A fact-finding trip to the United States in 1842 broadened his perspective on social justice, says Diana Archibald, an associate professor of English at the University of Massachusetts at Lowell who is helping to organize an exhibit in Massachusetts about what he found.

While Dickens was disappointed and complained that the US "is not the republic of my imagination," Ms. Archibald says, "he also found some institutions a source of inspiration and hope."

"The Perkins School for the Blind, Harvard University, and the Unitarians, and the Lowell mills all presented what appeared to be humane approaches to social justice problems," she says. "We argue that Dickens was impacted greatly by his visit to New England and that his work after returning to England showed more depth and complexity in its handling of social justice issues."

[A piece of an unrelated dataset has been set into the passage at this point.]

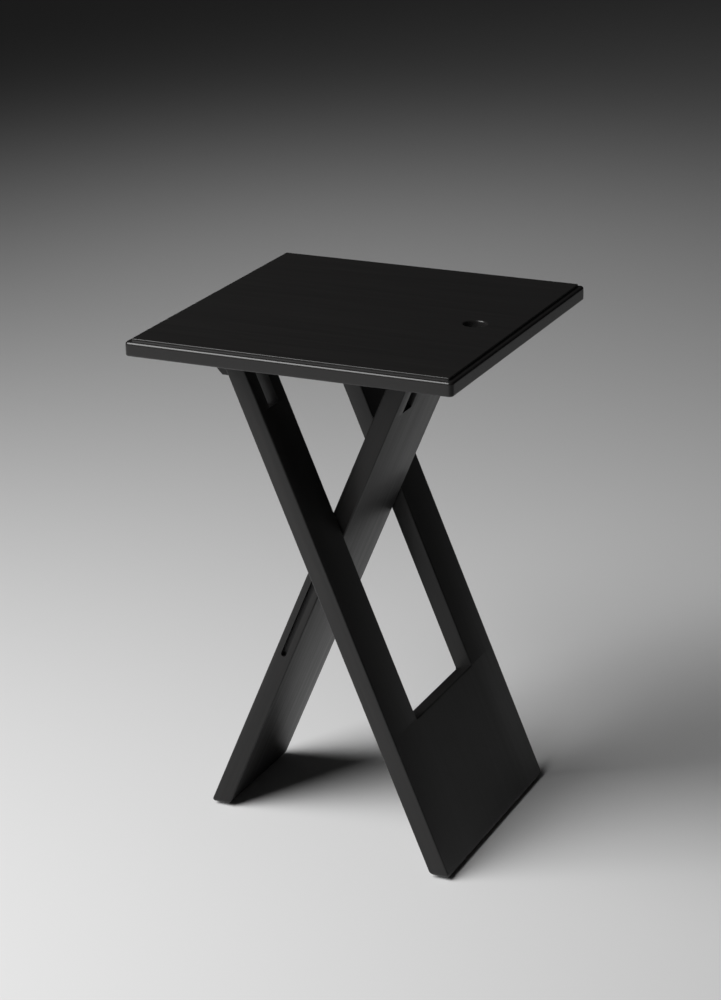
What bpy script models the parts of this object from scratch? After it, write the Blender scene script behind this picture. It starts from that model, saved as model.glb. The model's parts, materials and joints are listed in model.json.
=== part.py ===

Back home in Britain, the works of Dickens found influence because of the unusual way they were produced – cheaply – and the wide appeal of their non-highfal­u­tin style. Dick­ens ended up having a direct impact on social reform.

Archibald believes Dickens wouldn't look too askance at today's park-occupying protesters. "When one looks at the message of the 'Occupiers,' I think it's one Dickens would have appreciated because his works are replete with examples of the 99 percent being squashed."

Political satire remains in full flavor in the US, and Archibald thinks Dickens might appreciate that, too.

"He loved to make people laugh," she says. "That can be a rare thing in someone so earnest." And so very powerful, too.